Tor Vergata: The MYC‐interfering polypeptide, Omomyc, impairs the carcinogenic potential of human glioblastoma stemlike cells (GSCs)
Cancer stemlike cells are key to cancer development and therapy. The MYC‐interfering polypeptide, Omomyc, impairs the carcinogenic potential of human glioblastoma stemlike cells (GSCs) and affects proper MYC genomic localization. This indicates that the gene regulatory nodes determining GSC identity are MYC dependency.
MYC deregulation is common in human cancer and has a role in sustaining the aggressive cancer stem cell populations. MYC mediates a broad transcriptional response controlling normal biological programmes, but its activity is not clearly understood. We address MYC function in cancer stem cells through the inducible expression of Omomyc—a MYC‐derived polypeptide interfering with MYC activity—taking as model the most lethal brain tumour, glioblastoma. Omomyc bridles the key cancer stemlike cell features and affects the tumour microenvironment, inhibiting angiogenesis. This occurs because Omomyc interferes with proper MYC localization and itself associates with the genome, with a preference for sites occupied by MYC. This is accompanied by selective repression of master transcription factors for glioblastoma stemlike cell identity such as OLIG2, POU3F2, SOX2, upregulation of effectors of tumour suppression and differentiation such as ID4, MIAT, PTEN, and modulation of the expression of microRNAs that target molecules implicated in glioblastoma growth and invasion such as EGFR and ZEB1. Data support a novel view of MYC as a network stabilizer that strengthens the regulatory nodes of gene expression networks controlling cell phenotype and highlight Omomyc as model molecule for targeting cancer stem cells.
Cancer stemlike cells are key to cancer development and therapy. The MYC‐interfering polypeptide, Omomyc, impairs the carcinogenic potential of human glioblastoma stemlike cells (GSCs) and affects proper MYC genomic localization. This indicates that the gene regulatory nodes determining GSC identity are MYC dependent.
Omomyc occupies DNA E‐boxes targeted by MYC network complexes, weakening the gene expression programme control nodes and facilitating phenotype changes in the presence of appropriate stimuli.
Expression of Omomyc in GSCs—in vitro and in xenografts—rebalances their transcriptome towards differentiation and tumour suppression by affecting the transcript levels of master transcription factors and key non‐coding RNAs.

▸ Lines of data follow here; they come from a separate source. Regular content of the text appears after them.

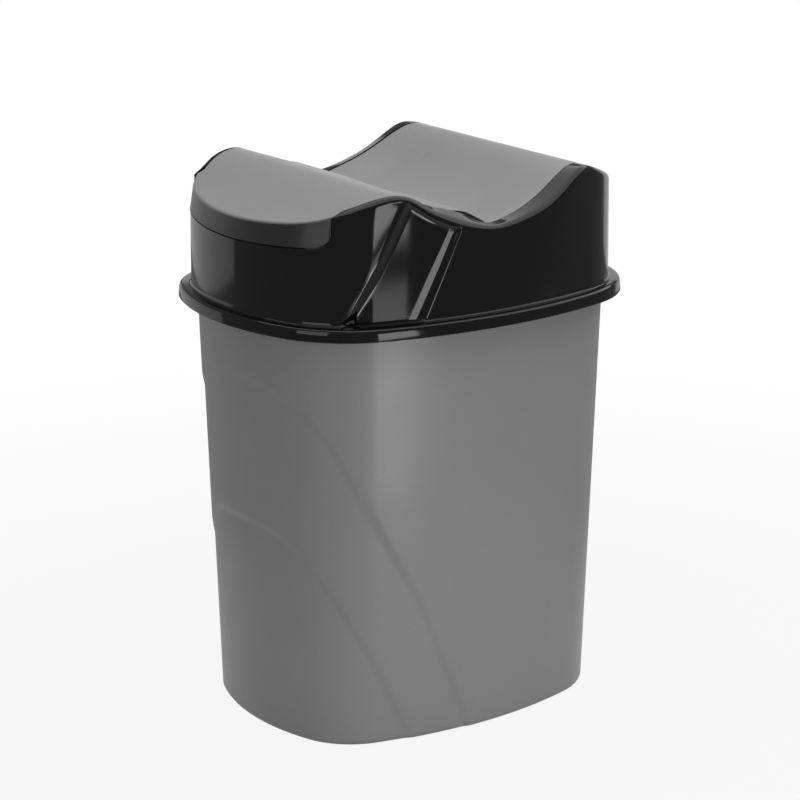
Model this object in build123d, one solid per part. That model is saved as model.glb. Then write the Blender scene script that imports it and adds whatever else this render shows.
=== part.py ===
from build123d import *
import math
import os

# Swing-lid kitchen bin: a tapered bucket, a lid frame that sits over its rim,
# and a wave-shaped flap that rocks on two moulded pins in the frame.
# Millimetres, +Z up, origin on the floor under the middle of the base.
# The front, where the flap has its lip, faces -Y.

# Plan outline of the base: bowed sides and ends, round corners
BASE_HALF_WIDTH = 90.0
BASE_HALF_DEPTH = 116.0
SIDE_BOW_RADIUS = 282.0
END_BOW_RADIUS = 143.0
CORNER_RADIUS = 49.0

# Bucket
RIM_HEIGHT = 267.5
BUCKET_DRAFT = 8.1
BUCKET_WALL = 2.0
FLOOR_THICKNESS = 2.4
FOOT_RING_WIDTH = 9.0
FOOT_RING_HEIGHT = 1.6
BASE_EDGE_RADIUS = 4.0
FLANGE_THICKNESS = 2.0
FLANGE_LIP_DEPTH = 3.4
FLANGE_LIP_WALL = 1.6

# Moulded arches on the front of the bucket, each one a step inwards
RELIEF_STEP = 1.3
OUTER_ARCH_TOP = 227.6
OUTER_ARCH_FOOT = 56.0
INNER_ARCH_TOP = 135.6
INNER_ARCH_FOOT = 25.0

# Lid frame
FRAME_WALL = 2.0
FRAME_OUTSET = 3.7
FRAME_DRAFT = 1.2
BAND_OUTSET = 10.9
BAND_DEPTH = 5.5
BAND_CLEARANCE = 0.5
FRONT_LEDGE_WIDTH = 5.0
BACK_LEDGE_WIDTH = 10.3
LEDGE_EDGE_RADIUS = 3.4
BAND_EDGE_RADIUS = 1.8

# Wave of the lid top, seen from the side: distance from the middle, height
WAVE_FRONT = (-132.0, 324.0)
WAVE_FRONT_SLOPE = (-104.0, 332.8)
WAVE_FRONT_CREST = (-67.0, 344.6)
WAVE_FRONT_FALL = (-34.0, 333.4)
WAVE_VALLEY = (2.0, 320.4)
WAVE_BACK_RISE = (33.0, 329.2)
WAVE_BACK_SHOULDER = (52.0, 340.7)
WAVE_BACK_CREST = (66.0, 347.3)
WAVE_BACK_FALL = (80.0, 344.8)
WAVE_BACK_SLOPE = (98.0, 338.2)
WAVE_BACK = (132.0, 326.5)

# Slanted channel in each side of the frame
CHANNEL_DEPTH = 2.8
CHANNEL_WIDTH = 34.0
CHANNEL_FOOT = -78.0
CHANNEL_LEAN = 0.52
CHANNEL_TOP_MARGIN = 7.0

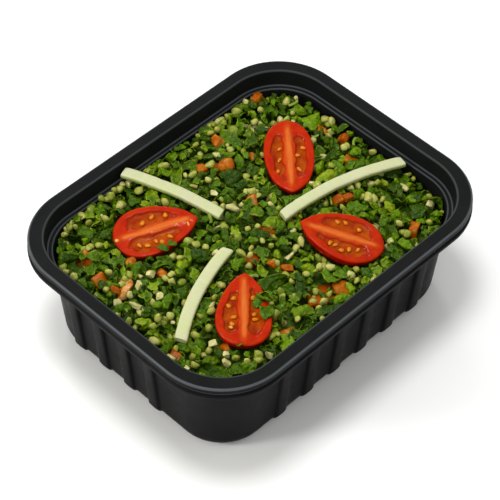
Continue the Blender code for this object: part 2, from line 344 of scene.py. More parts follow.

Blunting MYC activity by Omomyc restrains GSC tumorigenic features—self‐renewal, proliferation, differentiation, migration and tumour vascularization—in vitro and in vivo by both cell‐autonomous and non‐cell‐autonomous mechanisms.
1) How would you introduce the background to your research to someone who is completely unfamiliar with your field?
Neurogenesis is the process underlying brain development and it is executed by the neural stem cells, which generate neurons and glial cells. The proper regulation of neurogenesis requires that neural stem cells divide to amplify the population of cells in the growing brain. However, it also requires that these cells differentiate into mature neurons upon proper stimuli. The balance between these two activities is essential to achieve the right number of neurons without depleting the neural stem cells population. Such balance is achieved through a fine regulation of cell metabolism and gene expression. One layer of such regulation involves flexible processing of precursor messenger RNAs to yield multiple proteins from each gene. Several RNA processing factors modulate these mechanisms in the developing brain. One of them, SAM68, is highly expressed in neural stem cells and it was previously implicated in the pathogenesis of neurodegenerative diseases.
2) What exact question did you set out to answer?
SAM68 expression oscillates during mouse brain development, with a peak at times of intense neurogenesis and a sharp decline after birth. This observation suggested that SAM68 might be involved in the regulation of neurogenesis. Thus, we set out to investigate its role during brain development in mouse embryos.
3) What is the most important finding of your paper?
We found that the expression levels of SAM68 dictate the fate of neural stem cells. High expression promotes their self-renewal and amplification of the stem cell pool; low expression triggers their differentiation into neurons. We also linked SAM68 function to regulation of Aldehyde Dehydrogenase 1A3 (ALDH1A3) expression, an enzyme that fuels glycolytic metabolism in stem cells. We discovered that SAM68 binds an alternative polyadenylation signal in the ALDH1A3 transcript, preventing its premature termination and insuring expression of a functional enzyme. Thus, our study identifies SAM68 as a key regulator of neural stem cell self-renewal through maintenance of high glycolytic metabolism.
4) What is the most important next step and/or future challenge that follows on from your paper?
RNA metabolism plays a major role in brain development regulation and is often altered in neurodegenerative and intellectual diseases. Our future goal is to investigate whether functional defects in SAM68 are involved in such pathologies and to develop tools to rescue the molecular defects underlying them.